Timber is from the guys who own the North Point, and their friendliness and dedication to the customer's experience continues to show. The restaurant has been completely redone (unrecognizable as the Oriental Table) and features a bona fide steakhouse menu - creamed spinach, wedge salad, and large-and-in-charge meats. I just ate a side of potatoes gratin by myself - great happy hour snack, huh? It was that kind of day. It was fabulous, and I'm looking forward to trying Timber's wagyu burger ($16). 
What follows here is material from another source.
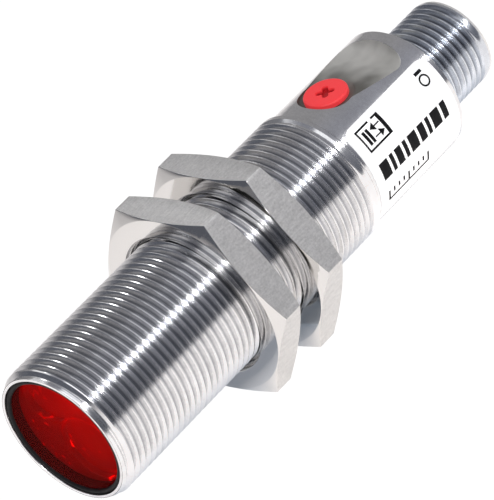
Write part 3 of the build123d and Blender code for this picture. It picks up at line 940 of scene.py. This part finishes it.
def moulded(name, colour, roughness, grain=2500.0, depth=0.004, shift=0.12, metallic=0.0):
    """Moulded plastic, rubber and other plain stuff: a fine grain in colour, sheen and relief."""
    surface = Surface(name, colour, roughness, metallic)
    fine = surface.noise(surface.scaled((grain, grain, grain)), 1.0, 3.0, 0.6)
    broad = surface.noise(surface.scaled((260, 260, 260)), 1.0, 2.0)
    darker = tuple(c * (1 - shift) for c in colour)
    surface.put("Base Color", surface.mix(surface.ramp(broad, 0.3, 0.7, 0.0, 1.0), darker, colour))
    surface.put("Roughness", surface.ramp(fine, 0.3, 0.7, roughness * 0.85, roughness * 1.15))
    surface.bump(fine, 0.3, depth)
    return surface


def filter_glass(name):
    """The red filter: a clear tint with a thin sheen, so that the optics behind it show."""
    surface = Surface(name, (0.30, 0.002, 0.001), 0.05)
    surface.put("Specular IOR Level", 0.10)
    waves = surface.noise(surface.scaled((500, 500, 500)), 1.0, 2.0)
    surface.bump(waves, 0.06, 0.01)
    clear = surface.node("ShaderNodeBsdfTransparent")
    clear.inputs["Color"].default_value = (0.92, 0.035, 0.022, 1.0)
    blender = surface.node("ShaderNodeMixShader")
    output = surface.tree.nodes["Material Output"]
    blender.inputs["Fac"].default_value = 0.12
    surface.wire(clear.outputs[0], blender.inputs[1])
    surface.wire(surface.shader.outputs[0], blender.inputs[2])
    surface.wire(blender.outputs[0], output.inputs["Surface"])
    return surface.material


def painted_glow_behind_filter(surface, low, high):
    """A painted glow behind the red filter: dim at the lower left of the mouth, bright at the upper right,
    with painted glints on the dim side.
    """
    x, _, z = surface.parts(surface.scaled((1000, 1000, 1000)))
    across = surface.maths("ADD", surface.maths("MULTIPLY", x, 0.764), surface.maths("MULTIPLY", z, 0.649))
    patches = surface.noise(surface.scaled((430, 430, 430)), 1.0, 3.0, 0.6)
    glow = surface.ramp(across, -3.0, 7.0, low, high)
    mottled = surface.maths("MULTIPLY", glow, surface.ramp(patches, 0.3, 0.7, 0.6, 1.4))
    # painted glints, kept to the dim side
    sparks = surface.noise(surface.scaled((760, 760, 760)), 1.0, 1.0)
    side = surface.ramp(across, 0.0, 2.5, SPARK_GLOW, 0.0)
    sparkle = surface.maths("MULTIPLY", surface.ramp(sparks, 0.66, 0.72, 0.0, 1.0), side)
    return surface.maths("ADD", mottled, sparkle)


def lens_plastic(name):
    """A clear dome with a painted glow, strongest at its rim."""
    surface = moulded(name, (0.60, 0.40, 0.38), 0.12, 900.0, 0.002, 0.05)
    surface.put("Coat Weight", 0.6)
    facing = surface.node("ShaderNodeNewGeometry").outputs["Normal"]
    slope = surface.maths("ABSOLUTE", surface.parts(facing)["Y"])
    # painted glow, stronger where the dome's surface slopes away at the rim
    rim = surface.ramp(slope, 0.955, 0.985, 1.8, 0.55)
    glow = surface.maths("MULTIPLY", painted_glow_behind_filter(surface, 0.05, 0.12), rim)
    surface.put("Emission Color", (1.0, 0.6, 0.55))
    surface.put("Emission Strength", glow)
    return surface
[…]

Whether you end up at a posh happy hour or eating fish and chips from some newspaper, I hope you have a great, beautiful summer weather weekend! 

Tuesday, June 3, 2014

Blue Rooster Food Co. Guest Chef Hot Dog Series

A recent post by Chubby Werewolf reminded me that the guest chef hot dog series has started at Blue Rooster Food Co. on Dana Street in Portland. In an "I can always eat a hot dog" moment, I stopped by the sandwich shop yesterday afternoon for the Tao Yuan Dog ($6). 

From Chef Cara Stadler of Tao Yuan in Brunswick and the upcoming BaoBao Dumpling House in Portland, this bacon-wrapped dog is topped with kimchi, cilantro mayo, and ssam sauce. It's funky, slightly spicy, and full of umami flavors. 


This dog is available until Thursday, and then it will be replaced by Ricky Penatzer of Hunt & Alpine Club's version. Illustrating how well-connected he's becoming after a short time in town, Blue Rooster Food Co.'s owner, Damian Sansonetti's future guest chef line up includes Steve Corry of Five Fifty-Five, David Levi of Vinland, Jason Loring of Nosh, Mike Wiley of Hugo's, and Rob Evans of Duckfat. 

According to Chubby Werewolf, a hot dog appreciation club card will be available - if you eat all 13 hot dogs, you'll get a prize at the end of the summer. A portion of the proceeds go to Good Shepherd Food Bank.